What needs to be done —
Return, exactly as written, the run of lines that begins at the line containing "bpy.context.view_layer.update()" and ends at the line containing "camera_far = 50.0". Nothing outside that run belongs in the answer.
● ● ● ●
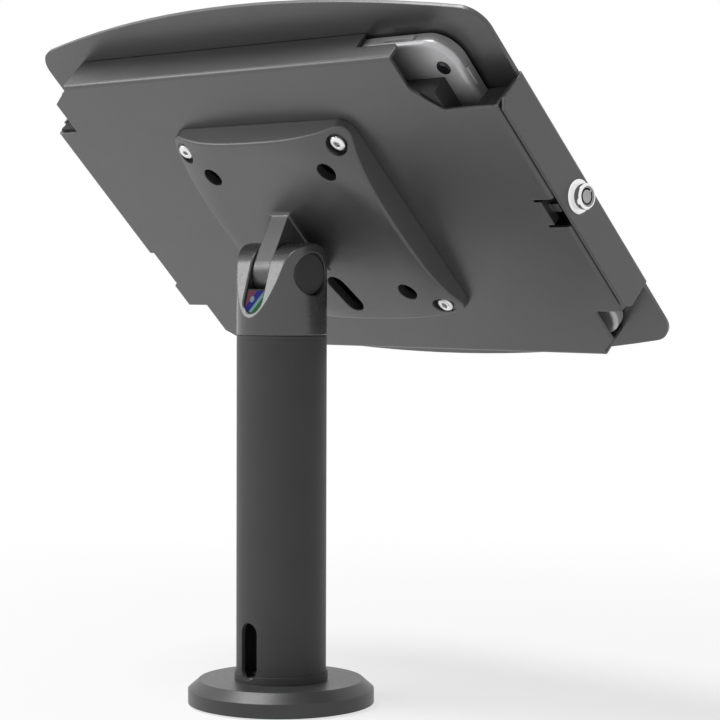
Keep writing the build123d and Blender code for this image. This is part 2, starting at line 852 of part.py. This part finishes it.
def side_flange():
    # On the user's right; the other one is its mirror image
    low = flange_back_gap
    front = frame_z + frame_sheet
    face = Pos(0, low) * Rectangle(flange_half + flange_half, front - low, align=(Align.CENTER, Align.MIN))
    face = chamfer(face.vertices().group_by(Axis.Y)[0], flange_corner)
    body = Pos(flange_inner, 0, 0) * extrude(Plane.YZ * face, flange_sheet)
    body += block(frame_half_width - overrun, flange_outer, -flange_half, flange_half, frame_z, front)
    fold = [edge for edge in body.edges()
            if abs(edge.center().X - flange_outer) < seat_gap and abs(edge.center().Z - front) < seat_gap]
    return fillet(fold, flange_bend)


def front_frame():
    window = RectangleRounded(window_half_width + window_half_width,
                              window_half_height + window_half_height, window_round)
    body = Pos(0, 0, frame_z) * extrude(frame_outline() - window, frame_sheet)
    body += side_flange() + mirror(side_flange(), Plane.YZ)
    reach = flange_outer + overrun
    # Hinge side: room for the tray's barrels, the cable exit, and the door's own barrels
    clear = hinge_z + knuckle_radius + knuckle_clearance
    body -= block(flange_inner - overrun, reach, -reach, reach, -overrun, hinge_z)
    spans = ((knuckle_top - knuckle_length - knuckle_gap, reach),
             (-reach, -knuckle_top + knuckle_length + knuckle_gap))
    for low, high in spans:
        body -= block(flange_inner - overrun, reach, low, high, -overrun, clear)
    body -= block(flange_inner - overrun, reach, exit_low, exit_high, -overrun, exit_height)
    for upper in (True, False):
        low = door_knuckle_low(upper)
        body += barrel(knuckle_radius, low, knuckle_length)
        body -= barrel(hinge_pin_radius + running_gap, low - overrun,
                       knuckle_length + overrun + overrun)
    hole = rod(lock_thread_radius + seat_gap, flange_sheet + overrun + overrun,
               flange_inner - overrun)
    return body - lock_axis() * hole


# The lock, drawn along its own axis and turned to point out of the user's left flange

def lock_axis():
    return Pos(0, pocket_y, lock_rise) * Rot(0, -half_turn / 2, 0)


def lock_body():
    bezel = rod(lock_bezel_radius, lock_bezel_height, flange_outer)
    bezel = chamfer(bezel.edges().group_by(Axis.Z)[-1], lock_edge)
    barrel_part = rod(lock_barrel_radius, lock_barrel_height, flange_outer)
    barrel_part = chamfer(barrel_part.edges().group_by(Axis.Z)[-1], lock_edge)
    thread = rod(lock_thread_radius, lock_thread_length, flange_outer - lock_thread_length)
    hole = rod(lock_plug_radius + running_gap, lock_thread_length + lock_barrel_height + overrun + overrun,
               flange_outer - lock_thread_length - overrun)
    return lock_axis() * (bezel + barrel_part + thread - hole)


def lock_nut():
    z = flange_inner - lock_nut_height
    nut = hexagon(lock_nut_flats, lock_nut_height, z)
    return lock_axis() * (nut - rod(lock_thread_radius + seat_gap, lock_nut_height + overrun + overrun,
                                    z - overrun))


def cam_z():
    return flange_outer - lock_thread_length - cam_gap - cam_thickness


def lock_plug():
    low = cam_z() + cam_thickness
    high = flange_outer + lock_barrel_height - lock_plug_recess
    body = rod(lock_plug_radius, high - low, low)
    groove = ring(key_ring_radius + key_ring_width / 2, key_ring_radius - key_ring_width / 2,
                  key_ring_depth + overrun, high - key_ring_depth)
    key_nib = block(0, lock_plug_radius, -key_ring_width / 2, key_ring_width / 2, high - key_ring_depth,
                    high)
    return lock_axis() * (body - (groove - key_nib))


def lock_cam():
    # A hook about the lock's axis that swings behind the strike's lip
    def sector(radius, start, end):
        steps = [start, (start + end) / 2, end]
        at = [(radius * math.sin(math.radians(a)), radius * math.cos(math.radians(a))) for a in steps]
        edges = [Line((0, 0), at[0]), ThreePointArc(*at), Line(at[2], (0, 0))]
        return make_face(Wire(edges))

    hook = sector(cam_hook_outer, cam_hook_start, cam_hook_end) - Circle(cam_hook_inner)
    arm = sector(cam_hook_outer, cam_hook_end - cam_arm_angle, cam_hook_end)
    flat = hook + arm + Circle(cam_hub_radius)
    return lock_axis() * Pos(0, 0, cam_z()) * extrude(flat, cam_thickness)


def cam_screw():
    return lock_axis() * rod(cam_screw_radius, cam_screw_height, cam_z() - cam_screw_height)


# The tablet and its foam

def tablet_slab(inset, z_low, z_high):
    width = tablet_half_width - inset
    height = tablet_half_height - inset
    face = RectangleRounded(width + width, height + height, tablet_corner - inset)
    return Pos(0, 0, z_low) * extrude(face, z_high - z_low)


def button_z():
    return (tablet_z + glass_z) / 2 + tablet_wall / 2


def button(length, grow=0.0):
    # Drawn on the edge at zero, sticking out along Y
    low = button_z() - button_height / 2 - grow
    high = button_z() + button_height / 2 + grow
    half = length / 2 + grow
    return block(-half, half, -button_depth, button_proud, low, high)


def on_top_edge(shape):
    return Pos(-volume_x, tablet_half_height, 0) * shape


def on_left_edge(shape):
    return Pos(-tablet_half_width, power_y, 0) * Rot(0, 0, half_turn / 2) * shape


def tablet_shell():
    body = tablet_slab(0, tablet_z, glass_z)
    body = fillet(body.edges().group_by(Axis.Z)[0], tablet_back_round)
    body -= tablet_slab(tablet_back_round, tablet_z + tablet_wall, glass_z + overrun)
    body -= Pos(-lens_x, lens_y, tablet_z - overrun) * rod(lens_radius + lens_clearance,
                                                           tablet_wall + overrun + overrun)
    port = block(tablet_half_width - port_depth, tablet_half_width + overrun, -port_half_width,
                 port_half_width, button_z() - port_height / 2, button_z() + port_height / 2)
    body -= port
    body -= on_top_edge(button(volume_length, button_clearance))
    return body - on_left_edge(button(power_length, button_clearance))


def tablet_glass():
    return tablet_slab(glass_inset, glass_z, tray_depth)


def tablet_battery():
    size = (battery_half_width, battery_half_height)
    return block(-size[0], size[0], -size[1], size[1], tablet_z + tablet_wall,
                 tablet_z + tablet_wall + battery_thickness)


def camera_lens():
    body = rod(lens_radius, tablet_wall + lens_height, tablet_z - lens_height)
    body = chamfer(body.edges().group_by(Axis.Z)[0], lens_edge)
    return Pos(-lens_x, lens_y, 0) * body


def volume_button():
    return on_top_edge(Pos(0, button_travel, 0) * button(volume_length))


def power_button():
    return on_left_edge(Pos(0, button_travel, 0) * button(power_length))


def corner_pads():
    pads = []
    for side_x in (-1, 1):
        for side_y in (-1, 1):
            pad = block(pad_corner_x - pad_width, pad_corner_x, pad_corner_y - pad_height, pad_corner_y,
                        tray_sheet, tablet_z)
            if side_x > 0:
                pad = mirror(pad, Plane.YZ)
            if side_y > 0:
                pad = mirror(pad, Plane.XZ)
            pads.append(pad)
    return Compound(pads)


def side_foams():
    inner = tablet_half_width + side_foam_gap
    outer = tray_half_width - tray_sheet - side_foam_gap
    low = tray_sheet + side_foam_floor
    high = tray_depth - side_foam_gap
    lock_low = pocket_y - lock_room_half
    lock_high = pocket_y + lock_room_half
    blocks = [
        block(-outer, -inner, lock_high, power_y - power_length - overrun, low, high),
        block(-outer, -inner, -side_foam_half, lock_low, low, high),
        block(inner, outer, exit_high + exit_room, side_foam_half, low, high),
        block(inner, outer, -side_foam_half, exit_low - exit_room, low, high),
    ]
    return Compound(blocks)


stand_pieces = {
    "foot_pad": foot_pad,
    "base_plate": base_plate,
    "base_screws": base_screws,
    "pole_foot_ring": pole_foot_ring,
    "base_cover": base_cover,
    "foot_collar": foot_collar,
    "pole_tube": pole_tube,
    "pole_top_insert": pole_top_insert,
    "swivel_bush": swivel_bush,
    "swivel_washer": swivel_washer,
    "disc_spring": disc_spring,
    "swivel_nut": swivel_nut,
    "swivel_stud": swivel_stud,
    "stop_pin": stop_pin,
    "head_fork": head_fork,
    "slot_plug": slot_plug,
    "pivot_bolt": pivot_bolt,
    "pivot_nut": pivot_nut,
    "spring_washers": spring_washers,
    "friction_washers": friction_washers,
    "pivot_caps": pivot_caps,
}

enclosure_pieces = {
    "tilt_plate": tilt_plate,
    "pivot_bush": pivot_bush,
    "pan_screws": pan_screws,
    "tray_nuts": tray_nuts,
    "rear_tray": rear_tray,
    "hinge_pins": hinge_pins,
    "front_frame": front_frame,
    "lock_body": lock_body,
    "lock_nut": lock_nut,
    "lock_plug": lock_plug,
    "lock_cam": lock_cam,
    "cam_screw": cam_screw,
    "tablet_shell": tablet_shell,
    "tablet_glass": tablet_glass,
    "tablet_battery": tablet_battery,
    "camera_lens": camera_lens,
    "volume_button": volume_button,
    "power_button": power_button,
    "corner_pads": corner_pads,
    "side_foams": side_foams,
}

os.makedirs("parts", exist_ok=True)
for name, make in stand_pieces.items():
    export_step(make(), f"parts/{name}.step")
for name, make in enclosure_pieces.items():
    export_step(enclosure * make(), f"parts/{name}.step")
print("pivot height", pivot_z)
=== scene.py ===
import json
import math

import bpy
from mathutils import Matrix, Vector

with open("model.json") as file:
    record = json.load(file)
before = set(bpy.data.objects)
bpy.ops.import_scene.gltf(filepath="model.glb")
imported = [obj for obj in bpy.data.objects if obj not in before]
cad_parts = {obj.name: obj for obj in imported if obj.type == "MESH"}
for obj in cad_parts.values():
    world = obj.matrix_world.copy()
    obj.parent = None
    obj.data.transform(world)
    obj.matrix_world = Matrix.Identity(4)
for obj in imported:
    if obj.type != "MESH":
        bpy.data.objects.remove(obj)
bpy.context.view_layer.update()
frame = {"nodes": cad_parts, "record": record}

# Camera, solved from the screw patterns on the tilt plate. Lengths are in metres, angles in degrees.
photo_pixels = 720
sensor_width = 36.0
focal_pixels = 2242.6
camera_swing = 46.21
camera_distance = 1.04488
camera_height = 0.19932
camera_yaw = 2.0
camera_pitch = -2.125
camera_roll = 0.184
camera_near = 0.01
camera_far = 50.0

# Light. A lamp's place is told outward to the camera, to the camera's left, and up.
white = (1.0, 1.0, 1.0, 1.0)
world_level = 0.22
lamp_target_height = 0.2
top_lamp_place = (0.1, 0.65, 1.8)
top_lamp_size = 1.0
top_lamp_power = 28
left_lamp_place = (-0.2, 1.35, 0.76)
left_lamp_size = 0.5
left_lamp_power = 3

# Floor. It keeps the shadow near the foot and turns into the white background further out.
floor_radius = 4.0
floor_sides = 96
floor_drop = 0.0002
floor_fade_start = 0.16
floor_fade_end = 0.75
floor_shadow_share = 0.3

# Noise: where its useful range starts and ends, and how rough its finer layers are
noise_low_share = 0.3
noise_high_share = 0.7
noise_roughness = 0.55

# Coats, in linear colour: the head's and the sheets' is darker than the pole's, but mirrors more.
head_coat = (0.036, 0.036, 0.037)
head_coat_light = (0.044, 0.044, 0.045)
pole_coat = (0.066, 0.066, 0.067)
pole_coat_light = (0.074, 0.074, 0.075)
coat_roughness_spread = 0.02
coat_grain_strength = 0.22
fork_grain_strength = 0.08
turned_edge = 0.0005
cast_edge = 0.0008
small_edge = 0.0002
bevel_samples = 6

# Screw heads: the shade painted into the colour of their pockets, and the rounding that makes them dome
pocket_reach = 0.006
pocket_samples = 8
pocket_painted_shade_share = 0.45
pocket_lit_share = 0.95
screw_head_edge = 0.0018

# The plug's label in the slot, in metres of the part's frame. Stripe rates are per metre.
label_half_width = 0.0052
label_low = 0.1825
label_high = 0.1928
label_outer_face = 0.0100
label_middle = (label_low + label_high) / 2
label_half_height = (label_high - label_low) / 2
stripe_rate_across = 62.0
stripe_rate_up = 48.0
stripe_middle_share = 0.5
stripe_tints = (
    (0.0, (0.01, 0.09, 0.02)),
    (0.28, (0.14, 0.27, 0.31)),
    (0.42, (0.006, 0.006, 0.15)),
    (0.70, (0.12, 0.03, 0.06)),
)
disc_place_x = 0.0016
disc_rise = 0.0012
disc_radius = 0.00145
disc_tint = (0.18, 0.24, 0.26, 1.0)


def grey(level):
    return (level, level, level)


def turned(first, second, degrees):
    angle = math.radians(degrees)
    moved = math.cos(angle) * first + math.sin(angle) * second
    other = math.cos(angle) * second - math.sin(angle) * first
    return moved, other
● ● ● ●
Answer to the problem —
bpy.context.view_layer.update()
frame = {"nodes": cad_parts, "record": record}

# Camera, solved from the screw patterns on the tilt plate. Lengths are in metres, angles in degrees.
photo_pixels = 720
sensor_width = 36.0
focal_pixels = 2242.6
camera_swing = 46.21
camera_distance = 1.04488
camera_height = 0.19932
camera_yaw = 2.0
camera_pitch = -2.125
camera_roll = 0.184
camera_near = 0.01
camera_far = 50.0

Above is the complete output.